Bull semen in a swimming pool showing sperm need to be able to swim for effective cattle artificial insemination

For effective cattle artificial insemination,
sperm need to be able to swim.
Every bull will produce some sperm that have flaws. Some sperm can’t swim. Some don’t have adequate energy stored. Some have faulty membranes, and some don’t have properly packaged DNA. Any one of these flaws causes that individual sperm to be useless. However, as long as enough of the entire population has the necessary traits, a bull’s semen will be fertile when deposited at the right time and the right place in a female’s reproductive tract.

Collectively these necessary physical characteristics of a population of sperm are referred to as “semen quality.” Each collection arriving in a Genex laboratory is screened to ensure it has sufficient numbers of sperm with those quality characteristics. If an ejaculate does not have adequate quality, it ends up outside in the dumpster.

Production Protocols
Collections that pass the initial screening tests proceed to the next steps - adding preservation media and freezing. Following the protocols precisely for preservation and freezing is important in order to yield an adequate number of normal sperm per straw after freezing and because each part of the process (preservation media, how its added, ratio of semen to extension media, rate of temp change, etc.) can influence others.

Quality Control Commitment
From the time a bull leaves his stall to go to the collection arena until his semen comes out of the freezer no less than 56 distinct steps are carefully carried out and monitored.
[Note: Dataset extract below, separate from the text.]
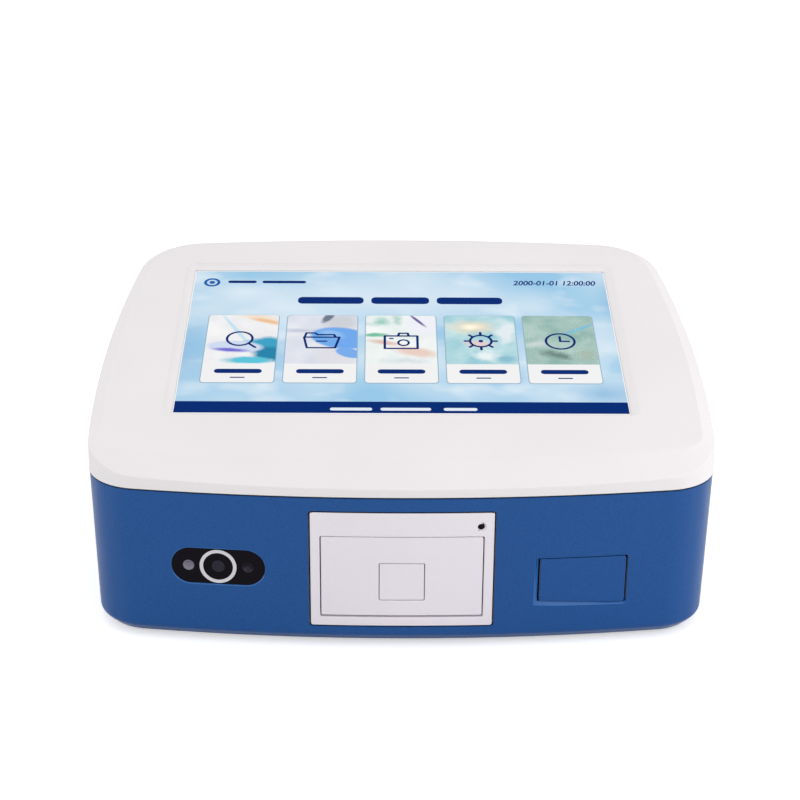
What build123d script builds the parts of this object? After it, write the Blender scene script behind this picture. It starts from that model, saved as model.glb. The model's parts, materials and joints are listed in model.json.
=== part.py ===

Throughout the process, Genex production staff work by the motto, “If there’s any doubt, throw it out.”


Genex bull semen is evaluated under a microscope

At Genex, sperm quality is checked again and again.
Staff follow a "if there's any doubt, throw it out" motto.
That motto and the laboratory staff’s work doesn’t end when the semen is frozen in liquid nitrogen. Instead, straws from each batch are thawed and again inspected in the laboratory to ensure an adequate number of quality sperm survived the freezing process.

Image of warm water thawing a bull semen straw
The batches that are deemed “good quality” are sent off to Genex reps around the country who deliver the semen straws to your farm. So tomorrow, while that A.I. semen straw is thawing in warm water for at least 40 seconds (or in your pocket for 2-3 minutes), think about what it took to get that straw to your tank.